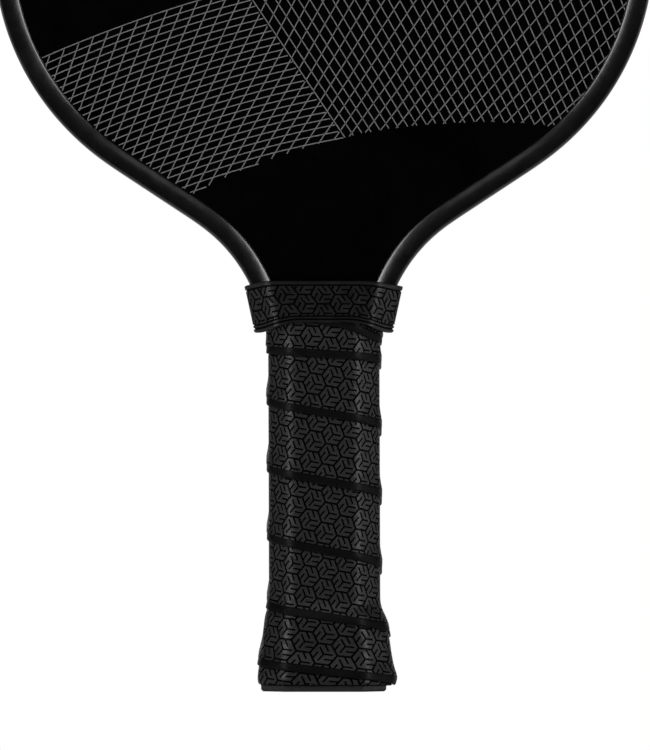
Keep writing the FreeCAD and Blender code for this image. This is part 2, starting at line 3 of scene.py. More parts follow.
import bmesh
import bpy
import numpy as np
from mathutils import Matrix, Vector
from mathutils.geometry import delaunay_2d_cdt


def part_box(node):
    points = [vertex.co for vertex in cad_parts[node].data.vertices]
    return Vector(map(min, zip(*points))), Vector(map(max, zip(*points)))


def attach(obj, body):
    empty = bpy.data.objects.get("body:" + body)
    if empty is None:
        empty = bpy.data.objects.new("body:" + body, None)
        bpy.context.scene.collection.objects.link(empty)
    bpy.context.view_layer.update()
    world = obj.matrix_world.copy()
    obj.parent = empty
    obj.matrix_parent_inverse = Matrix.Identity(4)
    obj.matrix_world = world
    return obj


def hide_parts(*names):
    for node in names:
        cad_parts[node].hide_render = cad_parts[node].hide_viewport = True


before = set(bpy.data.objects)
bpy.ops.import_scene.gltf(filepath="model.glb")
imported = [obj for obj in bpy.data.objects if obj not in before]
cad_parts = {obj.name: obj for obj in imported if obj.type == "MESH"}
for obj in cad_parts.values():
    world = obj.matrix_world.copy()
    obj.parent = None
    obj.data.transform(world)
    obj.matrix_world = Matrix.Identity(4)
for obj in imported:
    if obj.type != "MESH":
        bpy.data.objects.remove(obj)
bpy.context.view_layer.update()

# Everything below is worked out in millimetres, in the CAD part's frame, and made metres in the meshes.
MM = 0.001
WELD_DISTANCE = 1e-6
CREASE_ANGLE = math.radians(28)


def box_mm(node):
    """Lowest and highest corner of a CAD node, in millimetres."""
    low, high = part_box(node)
    return np.array(low) / MM, np.array(high) / MM


# ---------------------------------------------------------------- meshes

def new_mesh(name, points, faces, face_materials=None):
    """A mesh object that rides on the paddle, from points in millimetres."""
    mesh = bpy.data.meshes.new(name)
    mesh.from_pydata((np.asarray(points) * MM).tolist(), [], [tuple(face) for face in faces])
    mesh.validate()
    if face_materials is not None:
        mesh.polygons.foreach_set("material_index", face_materials)
    mesh.update()
    piece = bpy.data.objects.new(name, mesh)
    bpy.context.scene.collection.objects.link(piece)
    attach(piece, "root")
    return piece


def seal_embossed(piece, tone_and_groove_shade):
    """Welds an embossed piece, turns its faces outwards and stores its points' tone, grooves painted dark as
    shade.
    """
    piece.data.attributes.new("tone_and_groove_shade", "FLOAT", "POINT").data.foreach_set("value", tone_and_groove_shade.astype(np.float32))
    work = bmesh.new()
    work.from_mesh(piece.data)
    bmesh.ops.remove_doubles(work, verts=work.verts, dist=WELD_DISTANCE)
    bmesh.ops.recalc_face_normals(work, faces=work.faces)
    work.to_mesh(piece.data)
    work.free()
    piece.data.polygons.foreach_set("use_smooth", [True] * len(piece.data.polygons))
    piece.data.set_sharp_from_angle(angle=CREASE_ANGLE)


def smooth_curve(keys):
    """A smooth curve through (place, value) pairs that never overshoots them, straight beyond its ends."""
    places, values = (np.array(column, float) for column in zip(*keys))
    rise = np.diff(values) / np.diff(places)
    same_way = rise[:-1] * rise[1:] > 0
    mean = 2 * rise[:-1] * rise[1:] / np.where(same_way, rise[:-1] + rise[1:], 1.0)
    slopes = np.concatenate([rise[:1], np.where(same_way, mean, 0.0), rise[-1:]])

    def curve(at):
        at = np.asarray(at, float)
        i = np.clip(np.searchsorted(places, at) - 1, 0, len(places) - 2)
        width = places[i + 1] - places[i]
        t = np.clip((at - places[i]) / width, 0.0, 1.0)
        inside = (
            (1 + 2 * t) * (1 - t) ** 2 * values[i]
            + t * (1 - t) ** 2 * width * slopes[i]
            + t * t * (3 - 2 * t) * values[i + 1]
            + t * t * (t - 1) * width * slopes[i + 1]
        )
        before = np.minimum(at - places[0], 0.0) * slopes[0]
        after = np.maximum(at - places[-1], 0.0) * slopes[-1]
        return inside + before + after

    return curve


def ease(t):
    """0 below 0, 1 above 1, and a smooth step in between."""
    t = np.clip(t, 0.0, 1.0)
    return t * t * (3 - 2 * t)


# ---------------------------------------------------------------- the rounded octagon of the handle

def octagon_ring(share, half_width, half_depth, bevel, rounding):
    """Points on a rounded octagon and their outward normals.

    share runs from 0 to 1 once round, clockwise seen from above, from the front corner of the left side.
    All five are arrays of one length.
    """
    w, t, b = half_width, half_depth, bevel
    corner = np.array([
        (-w, b - t), (-w, t - b), (b - w, t), (w - b, t), (w, t - b), (w, b - t), (w - b, -t), (b - w, -t),
    ])
    travel = np.radians(90.0 - 45.0 * np.arange(8))
    outward = travel + math.pi / 2
    side = np.linalg.norm(np.roll(corner, -1, axis=0) - corner, axis=1)
    trim = rounding * math.tan(math.pi / 8)
    half_arc = rounding * math.pi / 8
    straight = side - 2 * trim
    reach = np.cumsum(straight + 2 * half_arc, axis=0)
    at = np.mod(share, 1.0) * reach[-1]
    i = (at[None, :] >= reach[:-1]).sum(axis=0)
    n = np.arange(len(at))
    start = np.where(i > 0, reach[i - 1, n], 0.0)
    past = at - start - half_arc
    along = np.clip(past, 0.0, straight[i, n])
    turn = outward[i] - (past - along) / rounding
    flat_out = np.stack([np.cos(outward[i]), np.sin(outward[i])], axis=1)
    flat_on = np.stack([np.cos(travel[i]), np.sin(travel[i])], axis=1)
    normal = np.stack([np.cos(turn), np.sin(turn)], axis=1)
    start_corner = corner[i, :, n]
    point = start_corner + flat_on * (trim + along)[:, None] + (normal - flat_out) * rounding[:, None]
    return point, normal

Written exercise
Every line of the data above should be reproduced word for word.

Task result
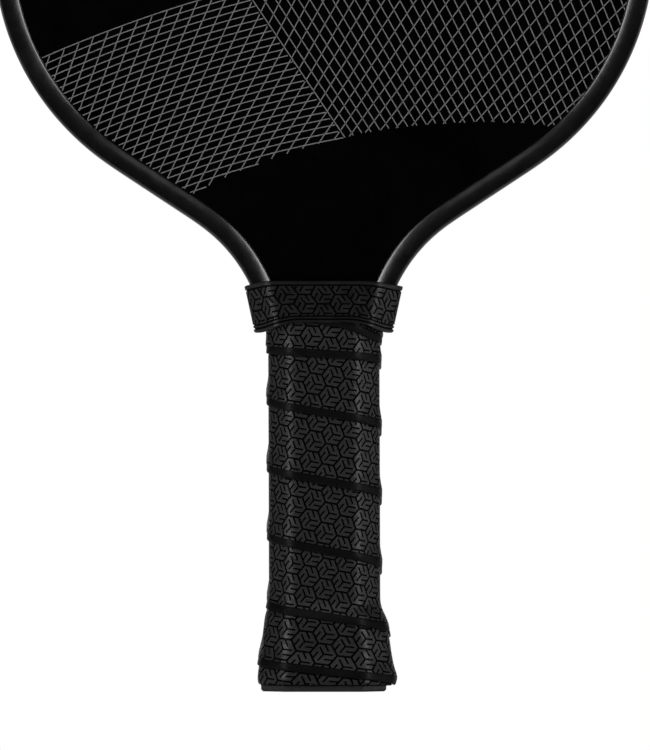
Keep writing the FreeCAD and Blender code for this image. This is part 2, starting at line 3 of scene.py. More parts follow.
import bmesh
import bpy
import numpy as np
from mathutils import Matrix, Vector
from mathutils.geometry import delaunay_2d_cdt


def part_box(node):
    points = [vertex.co for vertex in cad_parts[node].data.vertices]
    return Vector(map(min, zip(*points))), Vector(map(max, zip(*points)))


def attach(obj, body):
    empty = bpy.data.objects.get("body:" + body)
    if empty is None:
        empty = bpy.data.objects.new("body:" + body, None)
        bpy.context.scene.collection.objects.link(empty)
    bpy.context.view_layer.update()
    world = obj.matrix_world.copy()
    obj.parent = empty
    obj.matrix_parent_inverse = Matrix.Identity(4)
    obj.matrix_world = world
    return obj


def hide_parts(*names):
    for node in names:
        cad_parts[node].hide_render = cad_parts[node].hide_viewport = True


before = set(bpy.data.objects)
bpy.ops.import_scene.gltf(filepath="model.glb")
imported = [obj for obj in bpy.data.objects if obj not in before]
cad_parts = {obj.name: obj for obj in imported if obj.type == "MESH"}
for obj in cad_parts.values():
    world = obj.matrix_world.copy()
    obj.parent = None
    obj.data.transform(world)
    obj.matrix_world = Matrix.Identity(4)
for obj in imported:
    if obj.type != "MESH":
        bpy.data.objects.remove(obj)
bpy.context.view_layer.update()

# Everything below is worked out in millimetres, in the CAD part's frame, and made metres in the meshes.
MM = 0.001
WELD_DISTANCE = 1e-6
CREASE_ANGLE = math.radians(28)


def box_mm(node):
    """Lowest and highest corner of a CAD node, in millimetres."""
    low, high = part_box(node)
    return np.array(low) / MM, np.array(high) / MM


# ---------------------------------------------------------------- meshes

def new_mesh(name, points, faces, face_materials=None):
    """A mesh object that rides on the paddle, from points in millimetres."""
    mesh = bpy.data.meshes.new(name)
    mesh.from_pydata((np.asarray(points) * MM).tolist(), [], [tuple(face) for face in faces])
    mesh.validate()
    if face_materials is not None:
        mesh.polygons.foreach_set("material_index", face_materials)
    mesh.update()
    piece = bpy.data.objects.new(name, mesh)
    bpy.context.scene.collection.objects.link(piece)
    attach(piece, "root")
    return piece


def seal_embossed(piece, tone_and_groove_shade):
    """Welds an embossed piece, turns its faces outwards and stores its points' tone, grooves painted dark as
    shade.
    """
    piece.data.attributes.new("tone_and_groove_shade", "FLOAT", "POINT").data.foreach_set("value", tone_and_groove_shade.astype(np.float32))
    work = bmesh.new()
    work.from_mesh(piece.data)
    bmesh.ops.remove_doubles(work, verts=work.verts, dist=WELD_DISTANCE)
    bmesh.ops.recalc_face_normals(work, faces=work.faces)
    work.to_mesh(piece.data)
    work.free()
    piece.data.polygons.foreach_set("use_smooth", [True] * len(piece.data.polygons))
    piece.data.set_sharp_from_angle(angle=CREASE_ANGLE)


def smooth_curve(keys):
    """A smooth curve through (place, value) pairs that never overshoots them, straight beyond its ends."""
    places, values = (np.array(column, float) for column in zip(*keys))
    rise = np.diff(values) / np.diff(places)
    same_way = rise[:-1] * rise[1:] > 0
    mean = 2 * rise[:-1] * rise[1:] / np.where(same_way, rise[:-1] + rise[1:], 1.0)
    slopes = np.concatenate([rise[:1], np.where(same_way, mean, 0.0), rise[-1:]])

    def curve(at):
        at = np.asarray(at, float)
        i = np.clip(np.searchsorted(places, at) - 1, 0, len(places) - 2)
        width = places[i + 1] - places[i]
        t = np.clip((at - places[i]) / width, 0.0, 1.0)
        inside = (
            (1 + 2 * t) * (1 - t) ** 2 * values[i]
            + t * (1 - t) ** 2 * width * slopes[i]
            + t * t * (3 - 2 * t) * values[i + 1]
            + t * t * (t - 1) * width * slopes[i + 1]
        )
        before = np.minimum(at - places[0], 0.0) * slopes[0]
        after = np.maximum(at - places[-1], 0.0) * slopes[-1]
        return inside + before + after

    return curve


def ease(t):
    """0 below 0, 1 above 1, and a smooth step in between."""
    t = np.clip(t, 0.0, 1.0)
    return t * t * (3 - 2 * t)


# ---------------------------------------------------------------- the rounded octagon of the handle

def octagon_ring(share, half_width, half_depth, bevel, rounding):
    """Points on a rounded octagon and their outward normals.

    share runs from 0 to 1 once round, clockwise seen from above, from the front corner of the left side.
    All five are arrays of one length.
    """
    w, t, b = half_width, half_depth, bevel
    corner = np.array([
        (-w, b - t), (-w, t - b), (b - w, t), (w - b, t), (w, t - b), (w, b - t), (w - b, -t), (b - w, -t),
    ])
    travel = np.radians(90.0 - 45.0 * np.arange(8))
    outward = travel + math.pi / 2
    side = np.linalg.norm(np.roll(corner, -1, axis=0) - corner, axis=1)
    trim = rounding * math.tan(math.pi / 8)
    half_arc = rounding * math.pi / 8
    straight = side - 2 * trim
    reach = np.cumsum(straight + 2 * half_arc, axis=0)
    at = np.mod(share, 1.0) * reach[-1]
    i = (at[None, :] >= reach[:-1]).sum(axis=0)
    n = np.arange(len(at))
    start = np.where(i > 0, reach[i - 1, n], 0.0)
    past = at - start - half_arc
    along = np.clip(past, 0.0, straight[i, n])
    turn = outward[i] - (past - along) / rounding
    flat_out = np.stack([np.cos(outward[i]), np.sin(outward[i])], axis=1)
    flat_on = np.stack([np.cos(travel[i]), np.sin(travel[i])], axis=1)
    normal = np.stack([np.cos(turn), np.sin(turn)], axis=1)
    start_corner = corner[i, :, n]
    point = start_corner + flat_on * (trim + along)[:, None] + (normal - flat_out) * rounding[:, None]
    return point, normal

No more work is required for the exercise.